- [DATASET SECTION]:
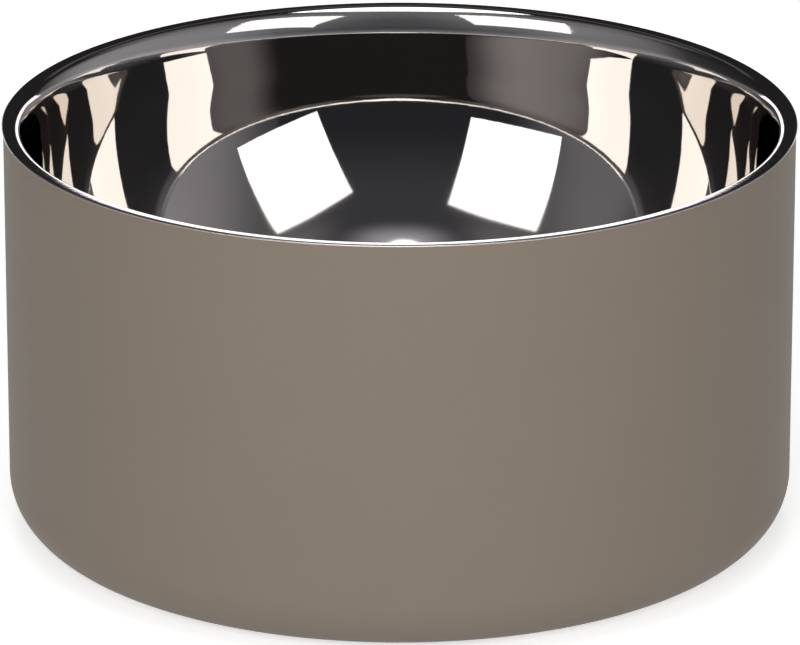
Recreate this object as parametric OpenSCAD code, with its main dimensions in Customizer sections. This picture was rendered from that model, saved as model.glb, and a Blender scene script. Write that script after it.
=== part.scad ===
// Double-wall dog bowl: a mirror-polished steel liner in a powder-coated steel shell, on a rubber ring.
// The origin is the centre of the resting face, at table level, and +Z points up through the mouth.

/* [Overall] */
// Outer diameter of the straight coated wall
body_d = 200; // [170:1:240]
// Height from the table to the top of the lip
body_h = 108; // [88:1:128]

/* [Lip] */
// How far the bare steel lip stands out past the coated wall
lip_overhang = 0.45; // [0.2:0.05:0.8]
// Width of the level top of the lip
lip_flat_w = 2.5; // [1:0.1:4]
// Radius of the crest where the top turns into the mouth
lip_crest_r = 2.3; // [1.6:0.1:3]
// Slope at which the crest hands over to the roll, in degrees below level
lip_crest_turn = 60; // [45:1:68]
// Radius of the roll that leads from the crest down to the flare
lip_roll_r = 10; // [7:0.5:14]
// Slope at which the roll hands over to the flare, in degrees from upright
lip_flare_turn = 14; // [12:0.5:18]
// Radius of the gentle flare that leads from the roll down to the wall
lip_flare_r = 34; // [20:1:50]

/* [Liner] */
// Thickness of the liner's sheet
liner_t = 0.8; // [0.6:0.05:1]
// Lean of the liner's straight wall from upright, in degrees
liner_draft = 7.5; // [5:0.5:11]
// Height of the liner's straight wall
liner_wall_h = 8.5; // [4:0.1:13]
// Slope at which the deep curve hands over to the floor bend, in degrees from upright
knee_turn = 31; // [24:1:40]
// Diameter of the level floor
floor_flat_d = 36; // [10:1:60]
// Height of the floor's upper face above the table
floor_rise = 19; // [14:0.5:26]

/* [Shell] */
// Thickness of the shell's sheet
shell_t = 0.6; // [0.5:0.05:0.9]
// Radius of the rounded lower corner
shell_corner_r = 14.5; // [8:0.5:20]
// How far the shell's underside is held above the table
shell_lift = 1; // [0.6:0.1:2]
// Width of the flat band between that corner and the recess in the underside
band_w = 5.8; // [3:0.1:9]
// Depth of the recess that holds the rubber ring
recess_depth = 3; // [2.6:0.1:4]
// Radius of the two bends at the side of the recess
recess_bend_r = 1.2; // [1:0.1:1.4]

/* [Base plate] */
// Thickness of the base plate
plate_t = 0.8; // [0.6:0.05:1.2]
// Width of the plate's edge that is welded under the shell
plate_seat_w = 6; // [3:0.5:8]
// Distance from the welded edge to the pressed middle
plate_rim_w = 12; // [6:0.5:20]
// How far the plate's middle is pressed up
plate_press = 2.4; // [1.8:0.1:3.2]

/* [Rubber ring] */
// Width of the ring
ring_w = 16; // [12:0.5:22]
// Clearance between the ring and the metal on either side of it
ring_clear = 0.25; // [0.1:0.05:0.4]
// Radius of the grip grooves in the ring's underside
groove_r = 0.7; // [0.4:0.05:0.8]
// Distance between neighbouring grip grooves
groove_pitch = 3.2; // [2.4:0.1:3.6]
// Number of grip grooves
groove_count = 3; // [1:1:3]

/* [Hidden] */

$fn = 180;
// Largest distance between a curve of the liner and the chords that draw it
chord_sag = 0.01;

body_r = body_d / 2;
floor_flat_r = floor_flat_d / 2;

// Direction of the line that leaves a bend's centre at an angle
function ray(a) = [cos(a), sin(a)];

// Points along an arc, close enough together to keep to the sag
function arc(centre, r, from_a, to_a) =
    let (n = ceil(abs(to_a - from_a) / (2 * acos(1 - chord_sag / r))))
    [for (i = [0 : n]) centre + r * ray(from_a + (to_a - from_a) * i / n)];

function backwards(points) = [for (i = [len(points) - 1 : -1 : 0]) points[i]];

// Crest: its centre, and the point where it hands over to the roll
crest_c = [body_r + lip_overhang - liner_t / 2 - lip_flat_w, body_h - lip_crest_r];
crest_a = 90 + lip_crest_turn;
crest_end = crest_c + lip_crest_r * ray(crest_a);

// Roll and flare: each centre lies on the ray where the bend before it ends, so they meet without a kink
roll_c = crest_end - lip_roll_r * ray(crest_a);
flare_a = 180 - lip_flare_turn;
roll_end = roll_c + lip_roll_r * ray(flare_a);
flare_c = roll_end - lip_flare_r * ray(flare_a);
wall_a = 180 - liner_draft;
flare_end = flare_c + lip_flare_r * ray(wall_a);

// Wall: straight down from the flare, leaning inwards by the draft
wall_end = flare_end - liner_wall_h * [tan(liner_draft), 1];

// Deep curve and floor bend: the two radii that lead from the wall's lower end, by way of the knee, to the
// level floor. Their insets add up to the span across, and their drops to the span down.
span_x = wall_end.x - floor_flat_r;
span_z = wall_end.y - floor_rise;
curve_inset_share = cos(liner_draft) - cos(knee_turn);
curve_drop_share = sin(knee_turn) - sin(liner_draft);
bend_inset_share = cos(knee_turn);
bend_drop_share = 1 - sin(knee_turn);
curve_r = (span_z * bend_inset_share - span_x * bend_drop_share)
    / (curve_drop_share * bend_inset_share - curve_inset_share * bend_drop_share);
floor_bend_r = (span_x - curve_r * curve_inset_share) / bend_inset_share;
curve_c = wall_end + curve_r * ray(wall_a);
floor_bend_c = [floor_flat_r, floor_rise + floor_bend_r];

// Underside, from the corner inwards: the recess, the ring, the plate and the hole that the plate closes
seat_z = shell_lift + recess_depth;
recess_r = body_r - shell_corner_r - band_w - recess_bend_r;
ring_out_r = recess_r - ring_clear;
ring_in_r = ring_out_r - ring_w;
plate_r = ring_in_r - ring_clear;
port_r = plate_r - plate_seat_w;
panel_r = port_r - plate_rim_w;

// One bend of a sheet: a band between two radii, from one angle to another
module bend(centre, inner_r, sheet_t, from_a, to_a) {
    outer_r = inner_r + sheet_t;
    mid_a = (from_a + to_a) / 2;
    translate(centre)
        intersection() {
            difference() {
                circle(r = outer_r);
                circle(r = inner_r);
            }
            polygon([[0, 0], 2 * outer_r * ray(from_a), 2 * outer_r * ray(mid_a), 2 * outer_r * ray(to_a)]);
        }
}

// Bar with four rounded edges, as wide and high as its two corners say
module soft_bar(low, high, edge_r) {
    translate([low.x + edge_r, low.y])
        square([high.x - low.x - 2 * edge_r, high.y - low.y]);
    translate([low.x, low.y + edge_r])
        square([high.x - low.x, high.y - low.y - 2 * edge_r]);
    for (x = [low.x + edge_r, high.x - edge_r], y = [low.y + edge_r, high.y - edge_r])
        translate([x, y])
            circle(r = edge_r);
}

// One face of the liner, from the crest down to the middle of the floor. Depth 0 is the polished face,
// and the sheet's thickness gives the hidden one.
function liner_face(depth) = concat(
    arc(crest_c, lip_crest_r - depth, 90, crest_a),
    arc(roll_c, lip_roll_r - depth, crest_a, flare_a),
    arc(flare_c, lip_flare_r - depth, flare_a, wall_a),
    arc(curve_c, curve_r + depth, -liner_draft, -knee_turn),
    arc(floor_bend_c, floor_bend_r + depth, -knee_turn, -90),
    [[0, floor_rise - depth]]
);

// Section of the liner: both faces, joined round the outer edge of the lip
module liner_section() {
    edge_r = liner_t / 2;
    edge_c = [body_r + lip_overhang - edge_r, body_h - edge_r];
    polygon(concat(liner_face(0), backwards(liner_face(liner_t)), arc(edge_c, edge_r, -90, 90)));
}

// Section of the shell, from the welded top edge to the hole that the base plate closes
module shell_section() {
    corner_z = shell_lift + shell_corner_r;
    lower_bend_c = [recess_r + recess_bend_r, shell_lift + recess_bend_r];
    upper_bend_c = [recess_r - recess_bend_r, seat_z - recess_bend_r];
    translate([body_r - shell_t, corner_z])
        square([shell_t, body_h - liner_t - corner_z]);
    bend([body_r - shell_corner_r, corner_z], shell_corner_r - shell_t, shell_t, -90, 0);
    translate([lower_bend_c.x, shell_lift])
        square([band_w, shell_t]);
    bend(lower_bend_c, recess_bend_r - shell_t, shell_t, 180, 270);
    translate([recess_r, lower_bend_c.y])
        square([shell_t, upper_bend_c.y - lower_bend_c.y]);
    bend(upper_bend_c, recess_bend_r, shell_t, 0, 90);
    translate([port_r, seat_z])
        square([upper_bend_c.x - port_r, shell_t]);
}

// Section of the base plate: a flat welded edge, two quarter bends and the pressed middle
module plate_section() {
    under_z = seat_z - plate_t;
    bend_r = (plate_press - plate_t) / 2;
    foot_x = panel_r + 2 * bend_r + plate_t;
    translate([foot_x, under_z])
        square([plate_r - foot_x, plate_t]);
    bend([foot_x, seat_z + bend_r], bend_r, plate_t, 180, 270);
    bend([panel_r, under_z + plate_press - bend_r], bend_r, plate_t, 0, 90);
    translate([0, under_z + plate_press])
        square([panel_r, plate_t]);
}

// Section of the rubber ring: its edges clear the bends of the recess, and grip grooves run round underneath
module ring_section() {
    middle_r = (ring_in_r + ring_out_r) / 2;
    difference() {
        soft_bar([ring_in_r, 0], [ring_out_r, seat_z], recess_bend_r);
        for (i = [0 : groove_count - 1])
            translate([middle_r + (i - (groove_count - 1) / 2) * groove_pitch, 0])
                circle(r = groove_r, $fn = 48);
    }
}

// Drawn and polished liner with its rolled lip, in one sheet
module inner_bowl() {
    color("#c8cacd")
        rotate_extrude()
            liner_section();
}

// Drawn shell with its straight wall, rounded corner and recessed underside
module outer_shell() {
    color("#7d756a")
        rotate_extrude()
            shell_section();
}

// Plate welded under the shell to close the space between the two walls
module base_plate() {
    color("#9a9c9e")
        rotate_extrude()
            plate_section();
}

// Rubber ring that the bowl stands on
module non_slip_ring() {
    color("#2f2f31")
        rotate_extrude()
            ring_section();
}

inner_bowl();
outer_shell();
base_plate();
non_slip_ring();
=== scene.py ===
# %% [markdown]
# A double-wall dog bowl
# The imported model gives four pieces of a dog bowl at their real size: a steel liner, a coated
# shell, a base plate and a rubber ring. This lesson draws each of them again as a smooth turned
# mesh, gives it the finish of the real thing, and lights it as a product photographer would.

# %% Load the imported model
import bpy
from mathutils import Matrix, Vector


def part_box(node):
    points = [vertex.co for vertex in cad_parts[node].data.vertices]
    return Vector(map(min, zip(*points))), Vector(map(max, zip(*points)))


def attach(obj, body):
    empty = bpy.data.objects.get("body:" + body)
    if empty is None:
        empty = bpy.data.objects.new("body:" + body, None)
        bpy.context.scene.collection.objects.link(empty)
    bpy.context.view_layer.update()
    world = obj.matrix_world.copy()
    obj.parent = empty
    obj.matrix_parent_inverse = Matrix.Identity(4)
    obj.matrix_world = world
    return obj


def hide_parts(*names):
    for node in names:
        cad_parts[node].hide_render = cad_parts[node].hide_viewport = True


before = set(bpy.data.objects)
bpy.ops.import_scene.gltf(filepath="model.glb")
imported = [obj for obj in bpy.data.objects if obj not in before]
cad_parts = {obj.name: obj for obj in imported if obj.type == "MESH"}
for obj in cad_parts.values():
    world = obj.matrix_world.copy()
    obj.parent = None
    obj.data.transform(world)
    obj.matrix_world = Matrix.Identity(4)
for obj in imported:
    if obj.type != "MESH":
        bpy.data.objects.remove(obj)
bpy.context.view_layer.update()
print("The packed model has", len(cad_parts), "pieces")

# %% [markdown]
# Sizes
# Blender works in metres, and sheet metal is easier to think of in millimetres. The overall sizes
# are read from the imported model, so the dressed bowl always fits it. The smaller sizes, such as
# the sheets and their bends, are the ones that the bowl was designed with. Turns and slopes are
# in degrees. The liner's sizes run from its outer edge inwards: the nose, the edge, the shoulder
# and the top of the lip, then the crest, the roll and the flare, and below these the wall, the
# knee between the two deep bends, and the floor.

# %% Sizes of the bowl
import math

import bmesh
import bpy
from mathutils import Matrix, Vector

MM = 0.001
lip_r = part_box("inner_bowl")[1].x
lip_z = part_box("inner_bowl")[1].z
wall_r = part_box("outer_shell")[1].x
underside_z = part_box("outer_shell")[0].z
seat_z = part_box("non_slip_ring")[1].z
ring_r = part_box("non_slip_ring")[1].x
plate_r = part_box("base_plate")[1].x
print("The bowl is", round(2 * lip_r / MM, 1), "mm across and", round(lip_z / MM, 1), "mm high")

# %% Sizes of the liner
sheet = 0.8 * MM
nose_r = 0.06 * MM
edge_r = 0.35 * MM
edge_turn = 65
shoulder_r = 1.6 * MM
shoulder_turn = 20
lip_slope = 6
lip_top = 2.0 * MM
seam_w = 0.9 * MM
crest_r = 2.3 * MM
crest_turn = 60
roll_r = 10 * MM
flare_turn = 14
flare_r = 34 * MM
draft = 7.5
wall_h = 8.5 * MM
knee = 31
floor_flat_r = 18 * MM
floor_z = 19 * MM
print("The liner's sheet is", round(sheet / MM, 2), "mm thick")
print("Its floor is", round(floor_z / MM, 1), "mm above the table")

# %% [markdown]
# A pen that draws like a bending machine
# Every piece of this bowl is turned: it is one outline, swept round an axis. A sheet's outline
# runs straight or round a bend, and each stretch starts in the direction in which the last one
# ended. A small pen with a heading draws just that. Both moves use the spin operator on one
# vertex: a straight run is a spin with no angle and a step, and a bend is a spin round a centre
# that lies square to the heading.

# %% The pen
TURNS = 360


class Pen:
    """Draws an outline in the XZ plane. Headings are in degrees, from +X towards +Z."""

    def __init__(self, bm, vert, heading):
        self.bm = bm
        self.vert = vert
        self.heading = heading

    def sweep(self, centre, axis_y, degrees, step, steps):
        made = bmesh.ops.spin(
            self.bm, geom=[self.vert], cent=centre, axis=(0, axis_y, 0), dvec=step,
            angle=math.radians(degrees), steps=steps, use_merge=False)
        self.vert = [item for item in made["geom_last"] if isinstance(item, bmesh.types.BMVert)][0]

    def straight(self, length, steps=1):
        heading = math.radians(self.heading)
        step = Vector((math.cos(heading), 0, math.sin(heading))) * (length / steps)
        self.sweep((0, 0, 0), 1, 0, step, steps)

    def reach(self, x, z):
        self.sweep((0, 0, 0), 1, 0, Vector((x, 0, z)) - self.vert.co, 1)

    def left(self, radius, degrees, steps):
        heading = math.radians(self.heading)
        centre = self.vert.co + radius * Vector((-math.sin(heading), 0, math.cos(heading)))
        self.sweep(centre, -1, degrees, (0, 0, 0), steps)
        self.heading += degrees

    def right(self, radius, degrees, steps):
        heading = math.radians(self.heading)
        centre = self.vert.co - radius * Vector((-math.sin(heading), 0, math.cos(heading)))
        self.sweep(centre, 1, degrees, (0, 0, 0), steps)
        self.heading -= degrees


print("One turn of a piece has", TURNS, "steps")

# %% [markdown]
# From an outline to a piece
# A full spin round the Z axis turns the outline into a body. Where the outline touches the axis,
# each turn leaves a copy of the same point, so doubles are merged before the normals are worked
# out. Edges sharper than a chosen angle stay sharp and all others are shaded smooth. The object
# itself stays at the origin, with its place in its mesh, so that a pattern on Object coordinates
# stays where it is.

# %% Meshes and objects
WELD = 0.001 * MM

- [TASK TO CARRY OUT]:
Give again, word for word, the lines of the listing, starting at its first line and ending with the line containing "through the mouth.".

- [ANSWER TO THIS TASK]:
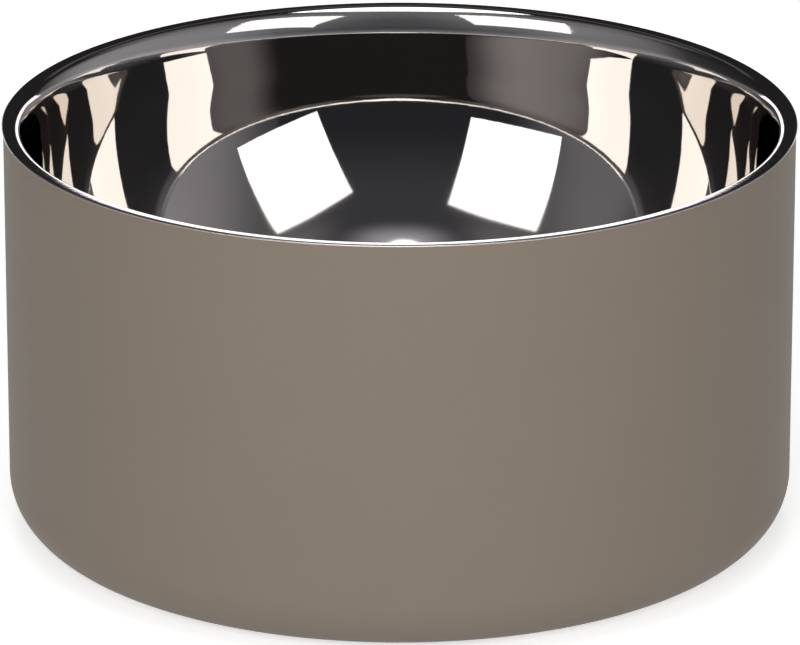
Recreate this object as parametric OpenSCAD code, with its main dimensions in Customizer sections. This picture was rendered from that model, saved as model.glb, and a Blender scene script. Write that script after it.
=== part.scad ===
// Double-wall dog bowl: a mirror-polished steel liner in a powder-coated steel shell, on a rubber ring.
// The origin is the centre of the resting face, at table level, and +Z points up through the mouth.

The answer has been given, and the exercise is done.